EU: Nabucco Looks To Middle East For Gas

  • By Ahto Lobjakas
Benita Ferrero-Waldner, the EU's external relations commissioner (epa) BRUSSELS -- Worried about its dependency on Russian natural gas, EU officials have met in Brussels with energy officials from Turkey and six Mideast countries in an effort to fill Nabucco, a planned gas pipeline running from Turkey to Austria and beyond.

The European Union's external relations commissioner, Benita Ferrero-Waldner, said the bloc is now "looking south" after the May 5 meeting.


"Too many people still think we only look north and east when we think of our energy security," she said.


So far, the EU has Azerbaijan as a potential supplier for Nabucco, although Baku's export capacity remains unclear.


Turkmenistan last month promised 10 billion cubic meters (bcm) a year, but there are, as yet, no means of getting the gas to Nabucco. The most likely option is a pipeline across the Caspian Sea to Azerbaijan, but the plans for such a project have not even reached the drawing board.


Arab Consortium


On May 5, Iraq reconfirmed an earlier pledge of 5 bcm to the EU a year. Egypt, Jordan, Lebanon, and Syria -- which make up the Arab Gas Pipeline consortium -- said they would provide another 2 bcm. It has yet to be decided whether the Iraqi deliveries would join the Arab Gas Pipeline via Syria or whether a new pipeline will be built connecting Iraq directly with Turkey. Officials said the Arab Gas Pipeline will be online by early 2010, whereas it will take two to three years for the Iraqi gas to reach Europe.


In more good news for Europe, EU Energy Commissioner Andris Piebalgs said Turkey has given "clear confirmation" that it agrees to a straightforward transit role. The EU had worried that Turkey could choose the Russian option of buying up gas at one border and selling it at another, which would give it a virtual free hand to set prices and dictate other terms.


Slowly, the figures are beginning to add up for Nabucco. Piebalgs says he expects the pipeline to go online in five to six years. But even Nabucco at its full capacity of 30 bcm would represent a drop in the ocean of the EU's total annual consumption of gas, which is roughly 600 bcm. One-fourth of that amount is currently being supplied by Russia's Gazprom, and the EU does not want this ratio to increase.


Piebalgs denied reports that the Nabucco consortium is in talks with Gazprom as another potential supplier. "Russia works with its own project, South Stream," he said. "They have never expressed any wish to join Nabucco, and I think we should not ask Russia to join a project they have not shown [any] interest to join."
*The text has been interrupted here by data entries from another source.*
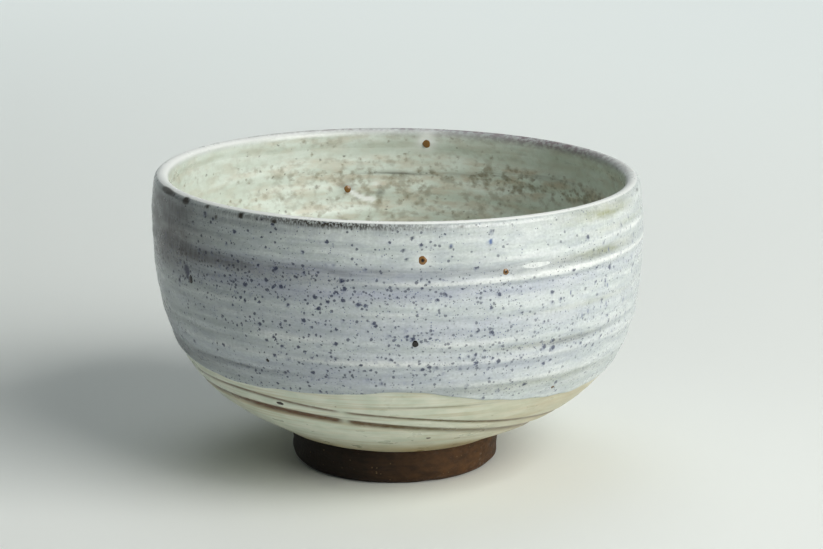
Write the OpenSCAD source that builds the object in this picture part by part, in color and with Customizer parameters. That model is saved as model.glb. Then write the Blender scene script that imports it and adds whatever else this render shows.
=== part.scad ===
// Matcha bowl: a thrown stoneware tea bowl on a low turned foot ring. One coat of glaze lies
// inside and one outside, and a second, speckled coat covers the upper part and laps over the lip.
// Millimetres, +Z up. The origin is the middle of the foot ring's resting face.

/* [Bowl] */
// Height from the resting face to the crest of the lip, coats included
bowl_h = 74.5; // [68:0.5:82]
// Diameter where the wall is widest, coats and ridges included
bowl_d = 123.4; // [114:0.2:132]
// Height at which the wall is widest
belly_h = 61.8; // [56:0.2:64]
// How far the middle of the lip stands in from the widest part of the clay, on each side
turn_in = 1.8; // [1.2:0.1:3.5]
// Thickness of the clay at the lip
lip_t = 2.1; // [1.6:0.1:3]
// Angle at which the wall leaves the foot, in degrees above level
rise = 26; // [20:0.5:32]
// Height of the clay floor inside, above the resting face
floor_h = 15; // [14:0.1:18]
// Diameter of the shallow tea pool turned into the floor
pool_d = 34; // [24:0.5:40]
// Depth of the tea pool
pool_h = 0.8; // [0:0.1:1.2]

/* [Throwing ridges] */
// Height of a ridge that the fingers left in the wall
ridge_h = 0.3; // [0:0.05:0.4]
// Number of ridges up the wall
ridge_n = 9; // [5:1:11]

/* [Foot] */
// Outside diameter of the foot ring where it meets the bowl
foot_d = 52; // [46:0.5:58]
// Height of the foot ring
foot_h = 9; // [7.5:0.5:11]
// Thickness of the ring where it meets the bowl
foot_wall = 7.4; // [6:0.2:9]
// Width of the face that the ring rests on
foot_face = 3.2; // [2:0.2:4]
// Bevel cut round the ring's lower outside edge
foot_bevel = 0.8; // [0.4:0.1:1.2]
// Diameter of the small cone that the turning tool left under the middle
tokin_d = 14; // [8:0.5:18]
// Height of that cone
tokin_h = 1.4; // [0.5:0.1:2]

/* [Coats of glaze] */
// Thickness of the first coat, inside and outside
coat_t = 0.4; // [0.2:0.05:0.6]
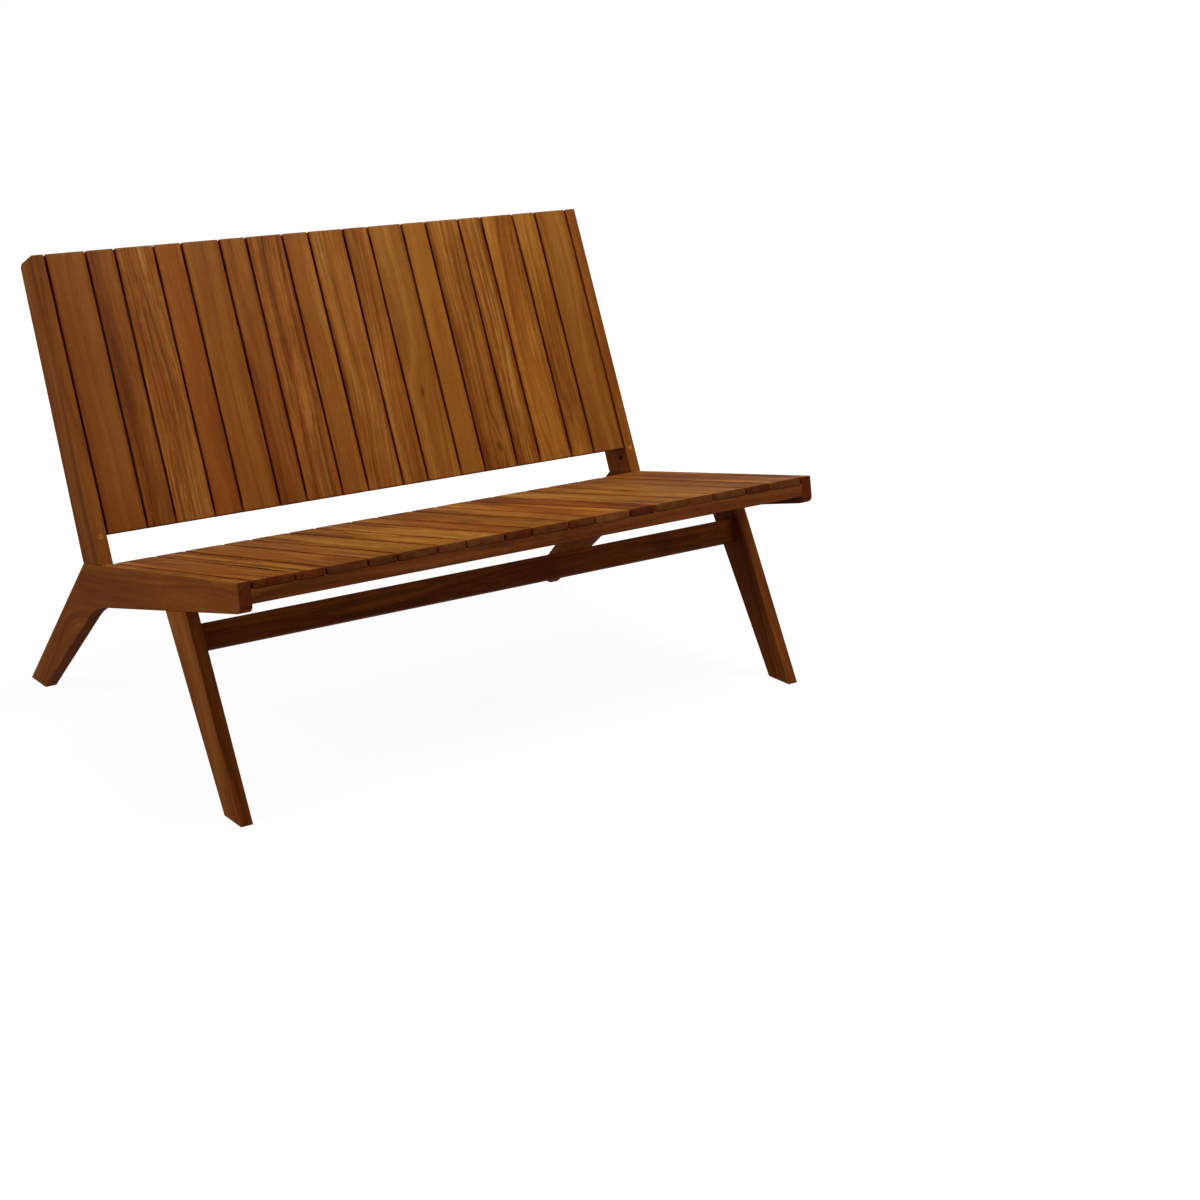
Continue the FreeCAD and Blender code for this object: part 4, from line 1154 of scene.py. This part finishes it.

Ferrero-Waldner said the whole strategy behind Nabucco is diversification -- the bringing into play of other suppliers besides Russia.


Piebalgs, who had just returned from talks with Russian officials in Moscow, also provided some insight into Gazprom's South Stream project, which will run via the Black Sea to Bulgaria and ultimately to Italy. He said only 10 bcm of South Stream's annual capacity would come from new Russian sources, whereas 20 percent would be diverted from existing transit routes.